ATHENS (Reuters) - Traffic was gridlocked in parts of Athens on Tuesday as transport workers joined a strike over planned pension reforms, while thousands marched peacefully through the city center demanding the draft law be scrapped.
With the subway, trains and public buses at a standstill, many commuters were forced to drive to work, leaving major traffic arteries into the sprawling city of almost four million blocked. Passenger ships remained docked at ports.
The one-day stoppage was convened by public sectors unions who are concerned the reforms will mean more cuts to pensions that have been progressively whittled away since Greece took its first financial bailout in 2010.
Marchers rallied outside parliament where lawmakers are expected to start debating the government’s bill on Wednesday.

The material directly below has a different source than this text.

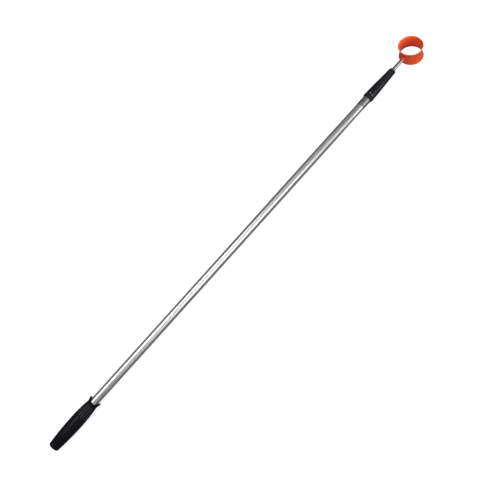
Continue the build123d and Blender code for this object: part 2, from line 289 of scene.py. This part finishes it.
def pale_print():
    """Worn pale ink."""
    finish = Finish("pale_print", shade(0.4), 0.5)
    wear = finish.noise((900, 900, 900), detail=3)
    color = finish.ramp(wear, [(0.35, shade(0.28)), (0.6, shade(0.45))])
    finish.link(color, finish.shader.inputs["Base Color"])
    finish.link(finish.spread(wear, 0.45, 0.6), finish.shader.inputs["Roughness"])
    finish.bump(wear, 0.02 * MM, 0.3)
    return finish.material


def pale_floor():
    """A pale floor that glows a little, so that it stays white round the pole."""
    finish = Finish("pale_floor", shade(0.9), 0.85)
    mottle = finish.noise((3, 3, 3), detail=4)
    color = finish.ramp(mottle, [(0.3, shade(0.9)), (0.7, shade(0.93))])
    finish.link(color, finish.shader.inputs["Base Color"])
    finish.link(color, finish.shader.inputs["Emission Color"])
    finish.set(Emission_Strength=0.8)
    return finish.material


MATERIALS = {
    "grip_rubber": grip_rubber(),
    "anodised_tube": drawn_aluminium("anodised_tube", 0.76, 0.3),
    "tip_tube": drawn_aluminium("tip_tube", 0.38, 0.32),
    "ferrule": turned_metal("turned_aluminium", 0.36),
    "nylon": moulded_plastic("black_nylon", 0.04, 0.42),
    "bush": moulded_plastic("natural_acetal", 0.62, 0.38, warm=0.03),
    "cone": moulded_plastic("cone_plastic", 0.006, 0.34, warm=-0.06, specular=0.3),
    "pin": turned_metal("pin_steel", 0.5),
    "orange": orange_plastic(),
}


def dress_cad_nodes():
    """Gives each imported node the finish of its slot."""
    for subpart in frame["record"]["subparts"]:
        node = nodes[subpart["node"]]
        node.data.materials.clear()
        node.data.materials.append(MATERIALS[subpart["material_slot"]])


# ---------------------------------------------------------------- mesh helpers
def face_outwards(bm):
    """Turns the faces of a closed mesh outwards."""
    bmesh.ops.recalc_face_normals(bm, faces=bm.faces)
    if bm.calc_volume(signed=True) < 0:
        bmesh.ops.reverse_faces(bm, faces=bm.faces)


def new_piece(name, bm, slot_name, material=None):
    """Turns a bmesh into a smooth-shaded piece, with its slot's finish unless a material is given."""
    face_outwards(bm)
    mesh = bpy.data.meshes.new(name)
    bm.to_mesh(mesh)
    bm.free()
    mesh.materials.append(material or MATERIALS[slot_name])
    mesh.shade_smooth()
    piece = bpy.data.objects.new(name, mesh)
    scene.collection.objects.link(piece)
    return piece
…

“It’s been chop job after chop job in the last (few) years. We are striking because we want pensions we can live on,” said Dimitris Volis, a steward at a coastal ferry company in Piraeus, the port that serves Athens.
Greece, which needed three international bailouts between 2010 and 2015, has cut state pensions several times in recent years to make the system viable.
The draft now pending legislative approval creates a digital social security registry and delinks pensions from earnings, introducing more flexibility for the self-employed over contributions.
The conservative government says workers and employers stand to benefit from the reforms, which are intended to safeguard the system’s viability until 2070. Conservative MP Christos Tarantilis called them “a decisive step in approaching other European countries’ best practices.”
But unions say they are a thinly-disguised attempt to privatize pension funds, and accuse politicians of reneging on a promise to rescind all bailout-mandated cuts.
“I’ve been working since I was 17 and they are telling me I won’t get a pension until 67. Will I endure this until then?” said Nectaria, 48, a single mother who works as a cleaner.
Others had little sympathy for the strikers. “A strike has never accomplished anything,” said pensioner Dimitris Polychroniadis, angry that he had to pay for a taxi instead of taking public transport.
Greeks staged repeated strikes against austerity cuts during the debt crisis that erupted in late 2009. The country emerged from its third international bailout in 2018.